I think one of the effects of the crisis will be de-globalization. A lot of companies will dive into their strategy and realize that being dependent of suppliers far away will endanger their business. They will probably reconsider what their critical components are and whether they can organise the supply of them in a different way. The Dutch manufacturing industry will play an important role in this. Back to local, collaborating in the chain and careful handling of raw materials will become more important. So that we become less dependent on foreign countries and can do more ourselves. This makes all elements of Circular Economy applicable.
Industry 4.0 and robotization are also important, as we cannot directly compete with low-wage countries. For example, we have made an investment of 2 million in a machine that allows us to produce autonomously. If you were not already working on the circular economy and Industry 4.0, now is the time to get started.”
“If you are not yet working on the circular economy, now is the time to start.”
Roelof Vedder – Director of Revamo B.V.
Revamo B.V. solves wear problems through thermal spraying, laser cladding and machining.

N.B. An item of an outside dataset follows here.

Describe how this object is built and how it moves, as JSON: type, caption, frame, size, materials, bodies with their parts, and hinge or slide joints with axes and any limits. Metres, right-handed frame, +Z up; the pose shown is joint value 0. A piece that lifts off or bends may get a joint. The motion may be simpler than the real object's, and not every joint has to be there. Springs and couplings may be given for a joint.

“The mechanical engineering market to which we supply new parts is somewhat declining. Repairs are also slightly less, especially repairs that have to be done for the first time. Communication with the buyers that work now from home is starting to resume. In terms of supply, some materials are more difficult to collect than before, but we can still manage.
We see opportunities with companies whose production resources are now stopped. People now have time to think about repairing parts rather than buying new ones. They can send it to us and ask what repair would cost. Governments in particular should lead by example and repair much more. It still mainly happens because it is cheaper and the large CO2 reduction that you achieve with repair as well is often not even taken into account. Also, repair could help companies that aren’t receiving their parts in time because of the Corona situation.”